Lord, have mercy. You tell me.

It’s called ube, which is a kind of Filipino sweet potato, and they’ve mixed it with little chunks of Cristal Champagne gelée.
[Nibbling hesitantly] Cristal? That’s worth a few bucks right there. Purple is also a very Asian dessert color, by the way. Asian desserts often tend to be all about texture and wacky presentation, and lots of times the grandest ones look like something you might put in your bubble bath. It’s really sweet, but I like the texture. I like the crisped doughnut finish, I have to say, and I enjoy that little Cristal kick at the end.

You are not making the expression I expected. You look begrudgingly pleased.
The whole thing has a kind of Jeff Koons–spectacle quality to it. Also, I’m pleased enough to have a second bite, which is something we didn’t expect. The combination of smooth pudding sweetness, booziness, and just-fried doughnut crunch is sort of ingenious. And let’s not forget the gold leaf. It’s mercifully tasteless, but it gets your attention.

[At this point, a few more bites are taken.]

I sort of like it, too, and I kind of hate myself for that.
Let’s state, for the record, that neither of us think that this bizarre dish is worth $100. However, it is, undeniably, a bit of a delicacy. Aside from the Koonsian-spectacle angle, this is intricately thought out for a stunt dish, and pretty well executed. It’s got great texture — not just the ube, but also the doughnut skin, the gelée, and even the gold leaf. It’s not really a doughnut in the classic sense. It’s more like a gold-leaf éclair, shaped like a bagel, and stuffed will all sorts of strange, exotic things.

Aren’t we getting a little carried away here?
Have another bite. Tell me you don’t enjoy that Cristal jelly mouthfeel?!

You’re getting drunk.
Well, I’m pleasantly surprised, although, like I said, for the record, I’m also glad it’s not my money. If they sold this without the gold leaf, say for ten bucks a pop, I’d buy it with my own money. You add the ribbon, and the nice box, and the gold leaf, and if you’re a Filipino high roller out on a bender late at night, drinking his Cristal, you wouldn’t be displeased with this pastry, even for 100 bucks.
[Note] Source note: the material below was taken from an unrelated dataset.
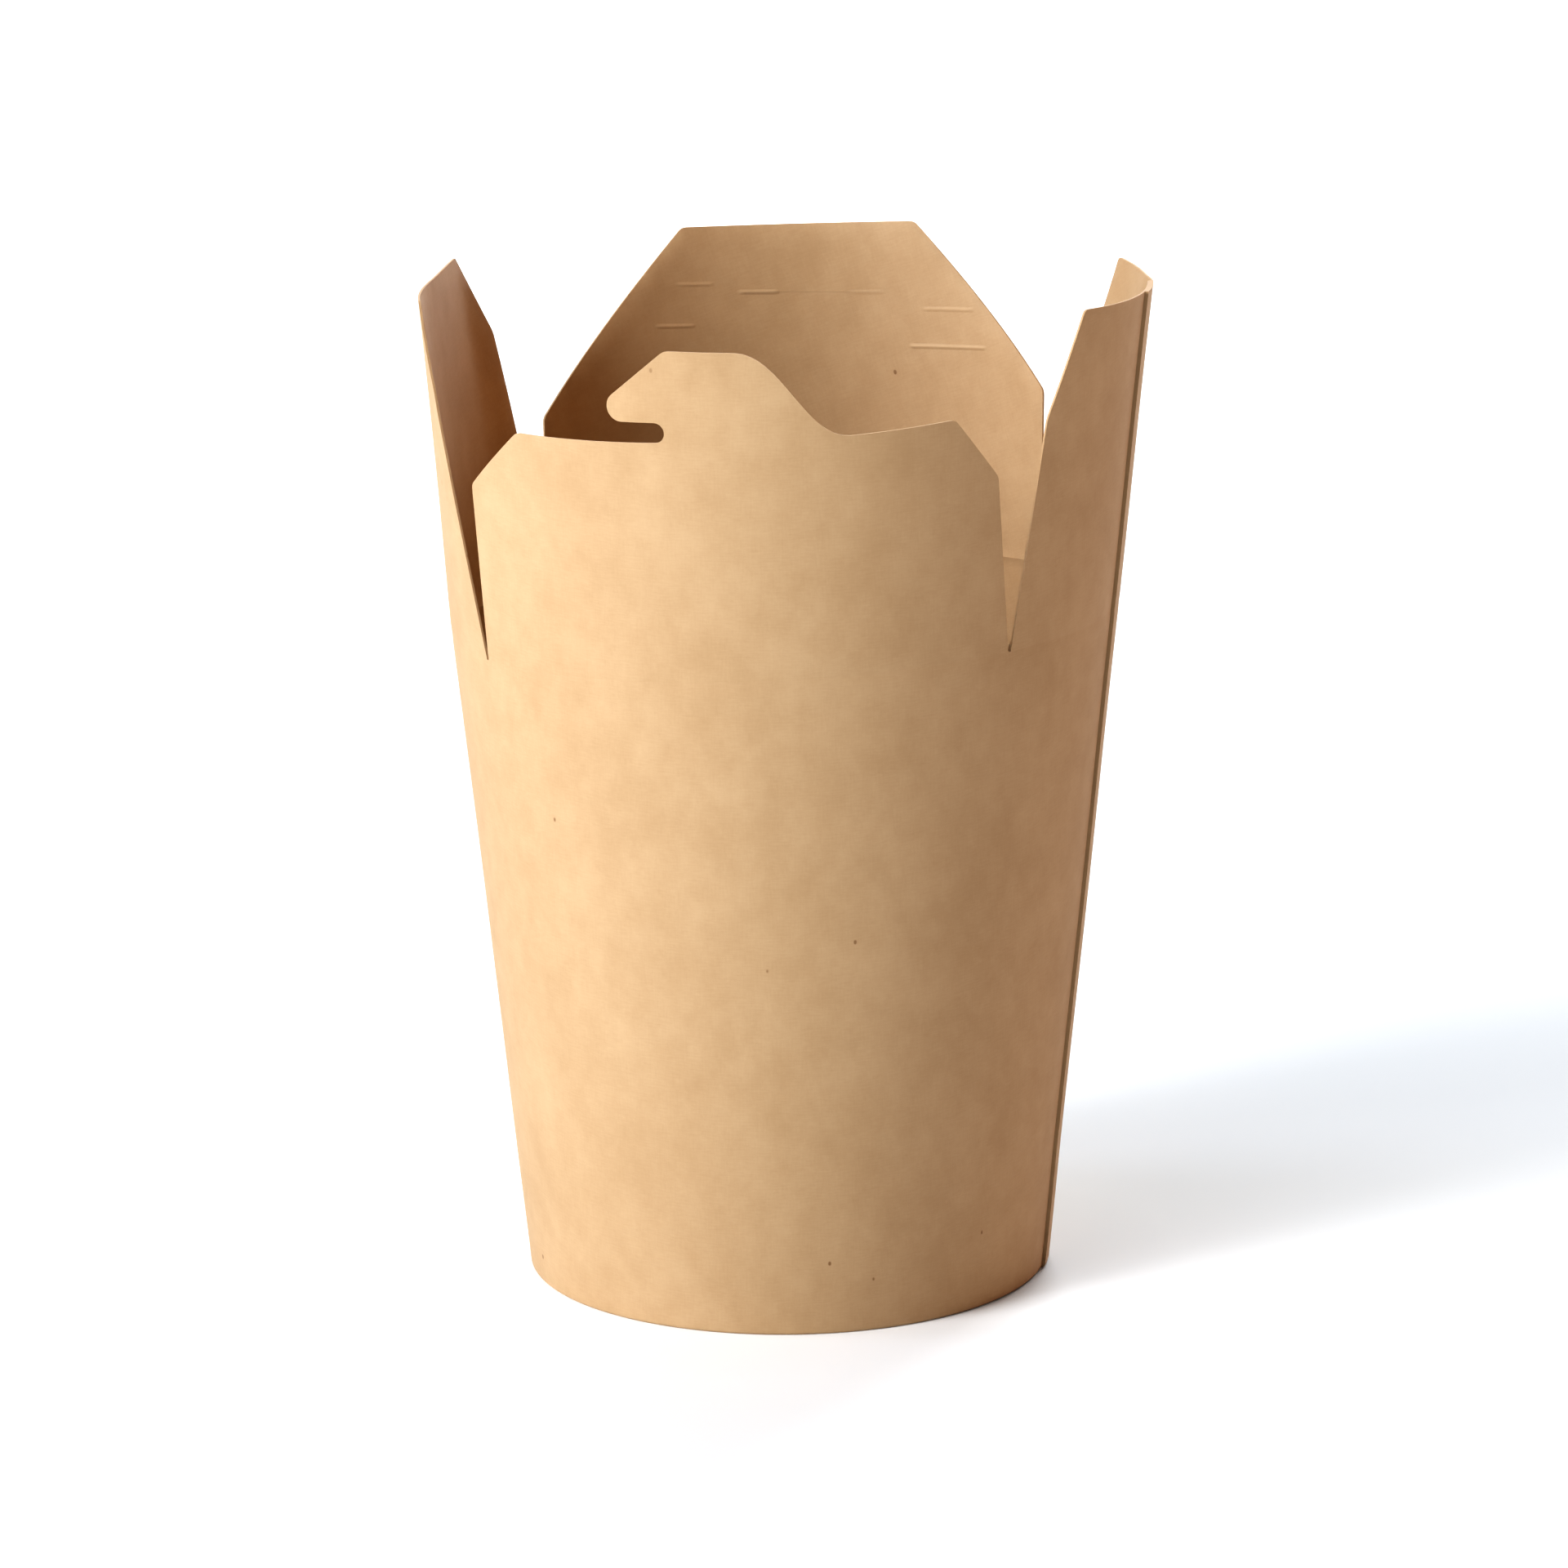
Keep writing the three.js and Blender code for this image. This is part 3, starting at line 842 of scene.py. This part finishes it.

I’m sort of taken aback. Give me another bite.

So, moment of truth: How many stars?
One star for ingenuity, one star for appearance, one star for taste, and one star for packaging. Minus one star for the ridiculous cost, and minus another for the ridiculous gold leaf. That’s two stars, which is a bit of a shock, since we both expected to end up in minus-star range. I wouldn’t suggest you rush out to Williamsburg to get one, but this is an interesting piece of food sculpture, in that wacky, Koonsian way.